Work to complete =
Quote every line from the top of the listing down to and including the line that contains "return spot +".

────────────────

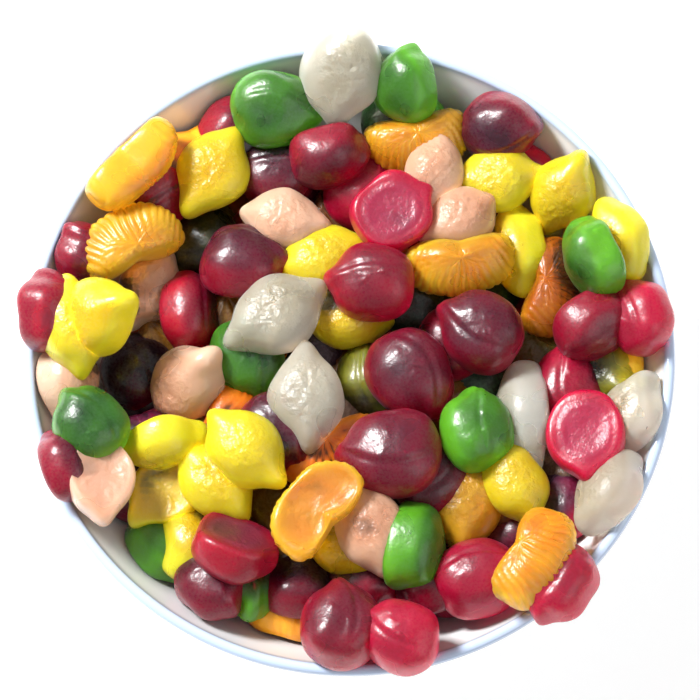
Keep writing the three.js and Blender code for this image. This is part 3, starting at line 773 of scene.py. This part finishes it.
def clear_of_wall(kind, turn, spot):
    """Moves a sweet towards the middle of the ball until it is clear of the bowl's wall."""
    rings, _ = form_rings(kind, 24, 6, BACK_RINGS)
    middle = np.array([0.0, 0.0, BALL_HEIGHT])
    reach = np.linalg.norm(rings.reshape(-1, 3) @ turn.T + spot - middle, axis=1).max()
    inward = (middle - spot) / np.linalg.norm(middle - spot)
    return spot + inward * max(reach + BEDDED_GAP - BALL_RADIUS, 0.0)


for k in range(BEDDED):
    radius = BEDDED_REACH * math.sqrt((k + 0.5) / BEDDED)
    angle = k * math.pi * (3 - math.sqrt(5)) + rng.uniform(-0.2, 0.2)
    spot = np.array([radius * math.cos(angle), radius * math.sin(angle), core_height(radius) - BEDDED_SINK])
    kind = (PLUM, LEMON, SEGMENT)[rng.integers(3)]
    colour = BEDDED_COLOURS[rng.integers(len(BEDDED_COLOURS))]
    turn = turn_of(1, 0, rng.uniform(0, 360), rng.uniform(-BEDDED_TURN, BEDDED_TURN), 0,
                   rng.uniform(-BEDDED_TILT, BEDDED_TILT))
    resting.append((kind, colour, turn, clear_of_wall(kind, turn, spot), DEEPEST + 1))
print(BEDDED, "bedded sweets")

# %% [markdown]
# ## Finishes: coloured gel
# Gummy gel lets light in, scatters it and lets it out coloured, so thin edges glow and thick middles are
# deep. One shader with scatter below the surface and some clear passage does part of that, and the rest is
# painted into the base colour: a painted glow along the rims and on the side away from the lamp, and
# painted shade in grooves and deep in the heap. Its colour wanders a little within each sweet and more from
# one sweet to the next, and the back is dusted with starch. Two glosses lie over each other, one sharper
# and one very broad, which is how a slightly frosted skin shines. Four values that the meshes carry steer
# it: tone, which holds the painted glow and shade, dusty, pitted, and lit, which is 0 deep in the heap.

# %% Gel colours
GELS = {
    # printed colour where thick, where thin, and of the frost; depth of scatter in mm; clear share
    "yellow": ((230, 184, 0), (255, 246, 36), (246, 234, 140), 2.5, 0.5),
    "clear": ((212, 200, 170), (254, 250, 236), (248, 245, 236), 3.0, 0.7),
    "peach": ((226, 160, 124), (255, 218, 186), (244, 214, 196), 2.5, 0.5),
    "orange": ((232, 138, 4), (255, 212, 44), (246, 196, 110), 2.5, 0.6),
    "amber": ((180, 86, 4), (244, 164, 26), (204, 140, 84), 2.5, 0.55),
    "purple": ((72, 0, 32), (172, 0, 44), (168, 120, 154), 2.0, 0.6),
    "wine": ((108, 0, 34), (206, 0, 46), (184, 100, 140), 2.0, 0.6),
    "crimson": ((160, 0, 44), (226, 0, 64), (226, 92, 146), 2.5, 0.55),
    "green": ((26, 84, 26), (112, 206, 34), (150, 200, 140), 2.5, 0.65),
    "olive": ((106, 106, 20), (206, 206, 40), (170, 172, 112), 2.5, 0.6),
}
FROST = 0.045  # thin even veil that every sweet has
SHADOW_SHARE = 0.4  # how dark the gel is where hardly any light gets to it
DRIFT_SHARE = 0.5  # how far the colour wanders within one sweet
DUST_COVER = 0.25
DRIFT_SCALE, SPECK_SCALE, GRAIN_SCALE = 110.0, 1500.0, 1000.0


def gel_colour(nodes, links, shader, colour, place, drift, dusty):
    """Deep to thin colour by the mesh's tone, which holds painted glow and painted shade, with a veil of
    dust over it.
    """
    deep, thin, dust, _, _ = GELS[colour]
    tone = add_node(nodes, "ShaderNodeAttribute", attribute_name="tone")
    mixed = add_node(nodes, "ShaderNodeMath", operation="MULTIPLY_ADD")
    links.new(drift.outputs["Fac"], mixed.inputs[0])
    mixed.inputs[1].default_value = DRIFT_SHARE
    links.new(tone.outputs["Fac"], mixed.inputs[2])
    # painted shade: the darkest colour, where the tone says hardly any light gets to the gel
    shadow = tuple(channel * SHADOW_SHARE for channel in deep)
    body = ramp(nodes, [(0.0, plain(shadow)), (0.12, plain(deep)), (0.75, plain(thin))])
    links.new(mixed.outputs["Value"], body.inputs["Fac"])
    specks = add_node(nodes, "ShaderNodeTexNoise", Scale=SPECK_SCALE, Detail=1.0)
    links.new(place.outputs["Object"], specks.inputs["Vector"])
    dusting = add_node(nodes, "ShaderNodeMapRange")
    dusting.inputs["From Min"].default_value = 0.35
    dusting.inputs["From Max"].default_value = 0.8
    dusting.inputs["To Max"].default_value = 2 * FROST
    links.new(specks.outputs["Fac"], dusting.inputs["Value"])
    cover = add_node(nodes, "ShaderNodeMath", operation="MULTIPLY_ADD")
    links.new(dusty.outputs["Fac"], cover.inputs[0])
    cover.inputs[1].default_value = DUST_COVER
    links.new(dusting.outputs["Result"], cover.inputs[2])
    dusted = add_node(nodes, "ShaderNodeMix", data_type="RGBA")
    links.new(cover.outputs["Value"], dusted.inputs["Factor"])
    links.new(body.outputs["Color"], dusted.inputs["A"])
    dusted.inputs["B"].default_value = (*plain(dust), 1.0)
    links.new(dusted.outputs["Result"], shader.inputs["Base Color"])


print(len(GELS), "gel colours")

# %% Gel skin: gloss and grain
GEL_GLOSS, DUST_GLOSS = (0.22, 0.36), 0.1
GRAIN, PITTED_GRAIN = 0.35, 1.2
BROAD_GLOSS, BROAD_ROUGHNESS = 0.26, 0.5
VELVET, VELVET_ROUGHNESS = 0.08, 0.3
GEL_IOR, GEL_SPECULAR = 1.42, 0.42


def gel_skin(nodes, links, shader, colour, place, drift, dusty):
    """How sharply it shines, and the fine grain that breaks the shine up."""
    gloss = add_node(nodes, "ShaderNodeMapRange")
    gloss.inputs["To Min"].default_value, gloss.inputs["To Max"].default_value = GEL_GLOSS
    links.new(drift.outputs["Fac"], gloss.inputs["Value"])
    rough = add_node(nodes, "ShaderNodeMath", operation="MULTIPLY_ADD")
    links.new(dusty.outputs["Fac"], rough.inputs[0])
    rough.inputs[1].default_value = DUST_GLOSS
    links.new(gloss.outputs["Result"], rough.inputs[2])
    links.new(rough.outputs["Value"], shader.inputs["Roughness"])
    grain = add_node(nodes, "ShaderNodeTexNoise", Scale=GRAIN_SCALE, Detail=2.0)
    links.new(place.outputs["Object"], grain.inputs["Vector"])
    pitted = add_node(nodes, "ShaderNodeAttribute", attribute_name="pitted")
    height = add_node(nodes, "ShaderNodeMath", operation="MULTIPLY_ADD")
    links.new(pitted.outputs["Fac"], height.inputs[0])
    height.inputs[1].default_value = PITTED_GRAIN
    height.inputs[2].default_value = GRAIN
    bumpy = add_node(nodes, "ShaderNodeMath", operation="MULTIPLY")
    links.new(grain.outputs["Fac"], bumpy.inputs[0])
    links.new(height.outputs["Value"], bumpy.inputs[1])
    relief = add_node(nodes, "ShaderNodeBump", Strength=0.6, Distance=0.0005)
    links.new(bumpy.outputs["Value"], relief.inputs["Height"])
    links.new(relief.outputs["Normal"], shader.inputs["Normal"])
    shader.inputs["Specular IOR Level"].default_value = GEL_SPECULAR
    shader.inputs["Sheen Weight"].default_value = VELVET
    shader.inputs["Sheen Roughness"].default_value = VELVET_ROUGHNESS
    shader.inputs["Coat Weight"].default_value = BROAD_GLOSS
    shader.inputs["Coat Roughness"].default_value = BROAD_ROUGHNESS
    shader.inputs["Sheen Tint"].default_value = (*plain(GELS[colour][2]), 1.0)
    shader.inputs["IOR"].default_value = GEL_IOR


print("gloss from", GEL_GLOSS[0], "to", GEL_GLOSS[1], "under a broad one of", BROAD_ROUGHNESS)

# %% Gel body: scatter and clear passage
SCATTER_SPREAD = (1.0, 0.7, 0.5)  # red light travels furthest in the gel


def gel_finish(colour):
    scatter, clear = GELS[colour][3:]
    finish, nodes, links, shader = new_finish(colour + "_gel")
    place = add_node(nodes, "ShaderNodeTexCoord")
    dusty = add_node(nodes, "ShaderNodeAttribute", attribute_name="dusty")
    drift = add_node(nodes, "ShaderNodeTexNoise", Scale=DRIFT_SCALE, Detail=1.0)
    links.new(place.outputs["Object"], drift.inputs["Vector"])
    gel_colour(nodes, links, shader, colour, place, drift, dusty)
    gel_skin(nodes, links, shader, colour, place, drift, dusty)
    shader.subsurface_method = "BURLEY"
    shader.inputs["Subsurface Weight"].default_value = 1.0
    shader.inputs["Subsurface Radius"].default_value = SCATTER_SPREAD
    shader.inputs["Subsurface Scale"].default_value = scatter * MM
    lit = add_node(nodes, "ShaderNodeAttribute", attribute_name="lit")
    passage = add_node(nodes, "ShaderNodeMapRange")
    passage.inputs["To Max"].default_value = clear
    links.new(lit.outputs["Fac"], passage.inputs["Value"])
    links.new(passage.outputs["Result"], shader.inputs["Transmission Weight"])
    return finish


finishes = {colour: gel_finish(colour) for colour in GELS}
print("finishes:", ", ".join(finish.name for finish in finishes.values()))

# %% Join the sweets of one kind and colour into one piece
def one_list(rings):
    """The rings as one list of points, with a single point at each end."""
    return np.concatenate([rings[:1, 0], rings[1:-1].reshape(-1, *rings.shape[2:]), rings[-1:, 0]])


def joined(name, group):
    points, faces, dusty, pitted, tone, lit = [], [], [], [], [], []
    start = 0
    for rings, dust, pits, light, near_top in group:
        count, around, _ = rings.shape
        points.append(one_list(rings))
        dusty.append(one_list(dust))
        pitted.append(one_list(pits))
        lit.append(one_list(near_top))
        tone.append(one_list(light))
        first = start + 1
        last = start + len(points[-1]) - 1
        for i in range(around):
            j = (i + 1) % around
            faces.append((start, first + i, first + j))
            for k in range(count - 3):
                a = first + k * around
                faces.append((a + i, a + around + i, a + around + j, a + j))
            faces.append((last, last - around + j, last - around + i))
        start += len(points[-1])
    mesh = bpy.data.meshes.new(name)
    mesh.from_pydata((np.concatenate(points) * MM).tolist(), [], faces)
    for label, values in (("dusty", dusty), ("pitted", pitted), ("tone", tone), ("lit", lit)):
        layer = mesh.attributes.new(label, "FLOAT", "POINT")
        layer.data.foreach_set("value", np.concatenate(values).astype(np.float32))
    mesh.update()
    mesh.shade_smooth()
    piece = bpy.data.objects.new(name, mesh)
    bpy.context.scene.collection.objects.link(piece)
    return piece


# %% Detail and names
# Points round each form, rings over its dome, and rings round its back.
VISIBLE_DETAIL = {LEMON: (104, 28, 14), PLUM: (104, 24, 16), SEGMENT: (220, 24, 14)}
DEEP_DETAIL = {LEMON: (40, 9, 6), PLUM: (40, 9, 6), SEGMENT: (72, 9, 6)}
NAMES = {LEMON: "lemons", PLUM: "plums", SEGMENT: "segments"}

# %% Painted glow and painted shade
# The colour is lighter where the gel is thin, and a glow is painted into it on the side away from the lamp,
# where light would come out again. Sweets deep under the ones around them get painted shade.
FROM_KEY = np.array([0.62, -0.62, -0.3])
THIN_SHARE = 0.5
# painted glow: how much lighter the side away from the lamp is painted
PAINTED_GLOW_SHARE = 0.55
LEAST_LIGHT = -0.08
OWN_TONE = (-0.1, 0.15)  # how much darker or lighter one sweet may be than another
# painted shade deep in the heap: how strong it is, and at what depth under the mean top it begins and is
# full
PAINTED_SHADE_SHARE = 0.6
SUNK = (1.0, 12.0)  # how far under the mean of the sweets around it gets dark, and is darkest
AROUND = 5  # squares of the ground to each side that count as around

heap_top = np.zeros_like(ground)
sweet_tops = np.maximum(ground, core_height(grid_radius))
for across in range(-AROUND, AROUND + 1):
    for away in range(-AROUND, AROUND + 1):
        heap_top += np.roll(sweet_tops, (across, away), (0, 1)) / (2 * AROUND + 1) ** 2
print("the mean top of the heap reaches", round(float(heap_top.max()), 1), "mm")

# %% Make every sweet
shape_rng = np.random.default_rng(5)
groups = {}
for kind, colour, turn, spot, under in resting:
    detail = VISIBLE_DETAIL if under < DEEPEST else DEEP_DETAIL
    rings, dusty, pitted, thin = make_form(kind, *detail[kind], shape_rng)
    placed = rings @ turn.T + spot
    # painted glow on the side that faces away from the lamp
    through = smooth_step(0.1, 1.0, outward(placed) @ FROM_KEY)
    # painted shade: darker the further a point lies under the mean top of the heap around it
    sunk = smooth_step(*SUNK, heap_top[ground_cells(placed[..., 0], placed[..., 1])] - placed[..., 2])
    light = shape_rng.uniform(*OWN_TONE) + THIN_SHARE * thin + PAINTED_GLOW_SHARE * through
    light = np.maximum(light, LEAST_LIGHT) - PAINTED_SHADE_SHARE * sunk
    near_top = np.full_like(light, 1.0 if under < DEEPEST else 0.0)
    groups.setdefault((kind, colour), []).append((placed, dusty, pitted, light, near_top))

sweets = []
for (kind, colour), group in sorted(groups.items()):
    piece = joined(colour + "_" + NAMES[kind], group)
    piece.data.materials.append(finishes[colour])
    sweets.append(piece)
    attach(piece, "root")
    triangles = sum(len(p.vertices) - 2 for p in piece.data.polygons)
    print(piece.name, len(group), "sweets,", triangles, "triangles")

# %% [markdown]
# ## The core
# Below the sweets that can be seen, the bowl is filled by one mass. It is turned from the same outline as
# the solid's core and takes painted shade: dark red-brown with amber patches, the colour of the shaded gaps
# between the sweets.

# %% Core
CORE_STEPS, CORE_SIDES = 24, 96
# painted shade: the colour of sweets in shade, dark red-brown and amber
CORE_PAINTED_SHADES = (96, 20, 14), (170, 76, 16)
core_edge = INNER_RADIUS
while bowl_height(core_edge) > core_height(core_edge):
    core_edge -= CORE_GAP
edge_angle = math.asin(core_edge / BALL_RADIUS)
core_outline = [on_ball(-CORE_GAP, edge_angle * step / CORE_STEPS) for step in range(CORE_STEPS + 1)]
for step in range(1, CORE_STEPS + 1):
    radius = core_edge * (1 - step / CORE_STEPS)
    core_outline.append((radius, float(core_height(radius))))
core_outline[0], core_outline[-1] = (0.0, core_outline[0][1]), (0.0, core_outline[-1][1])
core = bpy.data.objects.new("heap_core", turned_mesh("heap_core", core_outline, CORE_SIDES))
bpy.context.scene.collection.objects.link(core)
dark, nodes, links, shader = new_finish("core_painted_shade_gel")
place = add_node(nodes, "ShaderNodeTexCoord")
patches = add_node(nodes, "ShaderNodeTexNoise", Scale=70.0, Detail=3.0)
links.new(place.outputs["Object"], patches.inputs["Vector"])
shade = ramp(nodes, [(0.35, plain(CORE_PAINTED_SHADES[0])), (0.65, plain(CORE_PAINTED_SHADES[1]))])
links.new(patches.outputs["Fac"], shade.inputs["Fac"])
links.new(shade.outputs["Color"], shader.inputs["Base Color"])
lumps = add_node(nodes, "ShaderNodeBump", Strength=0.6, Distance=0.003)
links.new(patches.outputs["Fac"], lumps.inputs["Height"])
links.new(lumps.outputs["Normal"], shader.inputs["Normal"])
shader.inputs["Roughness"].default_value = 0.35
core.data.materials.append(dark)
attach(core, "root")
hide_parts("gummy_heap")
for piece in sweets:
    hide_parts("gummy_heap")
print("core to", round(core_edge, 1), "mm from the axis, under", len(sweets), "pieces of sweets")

────────────────

Task output =
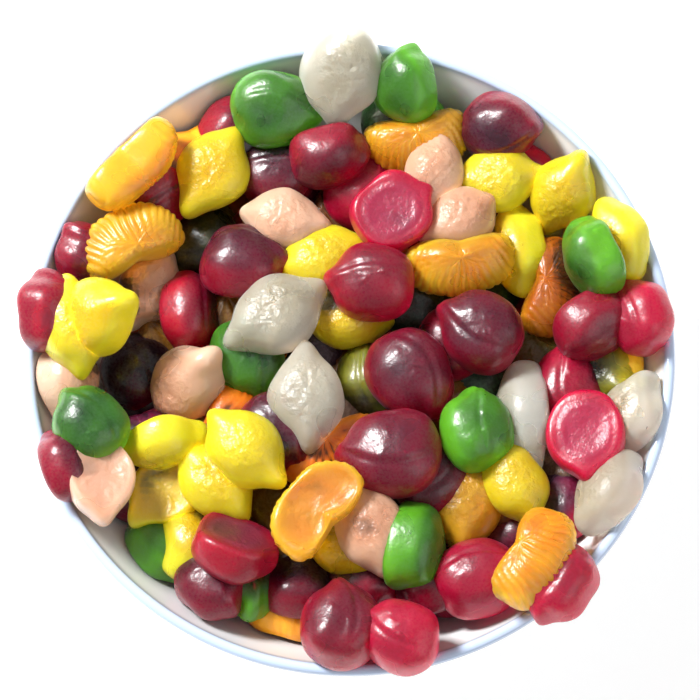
Keep writing the three.js and Blender code for this image. This is part 3, starting at line 773 of scene.py. This part finishes it.
def clear_of_wall(kind, turn, spot):
    """Moves a sweet towards the middle of the ball until it is clear of the bowl's wall."""
    rings, _ = form_rings(kind, 24, 6, BACK_RINGS)
    middle = np.array([0.0, 0.0, BALL_HEIGHT])
    reach = np.linalg.norm(rings.reshape(-1, 3) @ turn.T + spot - middle, axis=1).max()
    inward = (middle - spot) / np.linalg.norm(middle - spot)
    return spot + inward * max(reach + BEDDED_GAP - BALL_RADIUS, 0.0)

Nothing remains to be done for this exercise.